John Smith’s map of Virginia is an incredible source, making clear to observers the extent to which early America was a world of towns and villages. A copy is available here, at the Virtual Jamestown site. The Records of the Virginia Company of London are available online in a number of locations. You can read them here. In this four-volume text, you will find the principal documents of the Virginia Company years, including a wealth of information on relations with the Powhatans. Lyon Gardiner Tyler’s Narratives of Early Virginia is also available online. John Rolfe’s letter about marrying Pocahontas is available here. Alexander Whitaker’s sermon, Good Newes from Virginia, in which the conversion of the Indians is discussed, can be found here.
For the origins of the Pequot War, see Bradford’s History of Plymouth Plantation. An old edition of John Winthrop’s Journal is available here. Good material on the Pequot War is available here. Marge Bruchac’s “On the Wampum Trail” contains a wealth of information about these shell beads. The John Carter Brown Library has placed online a collection of printed texts including indigenous languages. All the texts were published before the nineteenth century. Some of the books included contain nothing more than a one-page vocabulary list. Others are much more comprehensive in their coverage. A valuable source both for students and scholars.
Questions to Consider:
- Students might consider The Devastation of the Indies by Bartolomé de Las Casas, or the recent book by Andrés Resendez, The Other Slavery: The Uncovered Story of Indian Slavery in America, (New York: Houghton Mifflin, 2016). Columbus Day is still celebrated as a national holiday in the United States, but in a number of localities around the country it has been replaced by Indigenous Peoples’ Day. Should Columbus Day still be celebrated? An answer to this question will compel students to consider the consequences of the Columbian Encounter, and especially its enormous human costs.

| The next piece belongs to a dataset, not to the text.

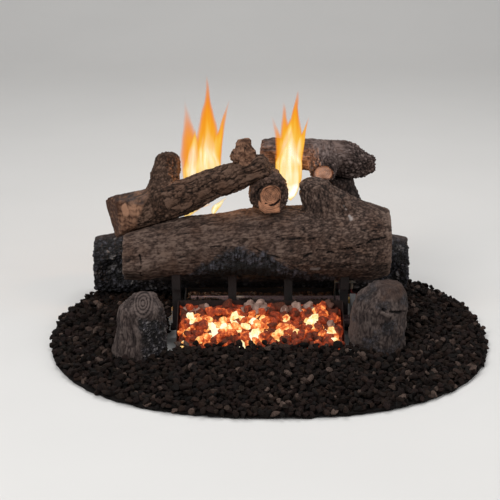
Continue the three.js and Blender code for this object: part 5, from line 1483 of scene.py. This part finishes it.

- In this chapter, students will read about the earliest attempts at establishing American empires by the European colonizing powers. What did Spanish, French, Dutch, and English colonial efforts have in common? Is it possible to generalize? What did they share, where did they differ, and why? Patricia Seed’s Ceremonies of Possession in Europe’s Conquest of the New World, (Cambridge: Cambridge University Press, 1995); Anthony Pagden’s Lords of All the World: Ideologies of Empire in Spain, Britain, and France, c. 1500-1800 (New Haven: Yale University Press, 1995); Tamar Herzog’s Frontiers of Possession: Spain and Portugal in Europe and the Americas (Cambridge: Harvard University Press, 2015); and Donald Meinig’s The Shaping of America: A Geographical Perspective on 500 Years of History, Volume 1., Atlantic America, 1492-1800 (New Haven: Yale University Press, 1988) all offer interpretations that students might digest in well-chosen excerpts. And as familiar as the story of colonization might seem to students, they often carry into my classes a simplistic understanding of the processes involved. This chapter, at least in part, attempts to invert the familiar story and to write a history, to borrow Daniel Richter’s phrase, that “faces east from Indian Country.” How do Native peoples appear to have understood the first European imperial projects?
- Most of today’s college students are too young to have certainly seen Disney’s hugely successful “Pocahontas” film, but clips from the film are useful for exploring how mainstream culture understands and makes sense of native peoples. Clips from the movie can be juxtaposed with excerpts from John Smith’s Generall Historie or bits from Camilla Townshend’s excellent biography of Pocahontas or Rayna Green’s “The Pocahontas Perplex” in Native American Voices: A Reader, eds Susan Lobo and Steve Talbot, (Upper Saddle River: Prentice Hall, 2001) to ask students to consider why the fascination with Pocahontas? Why has her story changed so much over time?
- One of the oldest debates in Early American History involves the relationship between the institution of slavery and racist beliefs. Did racism cause slavery, or vice-versa? What about racism towards Indians? When did the English become racist towards native peoples, and how did that happen? The Powhatan Uprising of 1622 and the Pequot War offer ample food for thought. Given the ready accessibility of primary source online, including many of the promotional tracts published by the Virginia Company of London, for instance, students might consider English attitudes toward Native peoples and how those attitudes changed over time.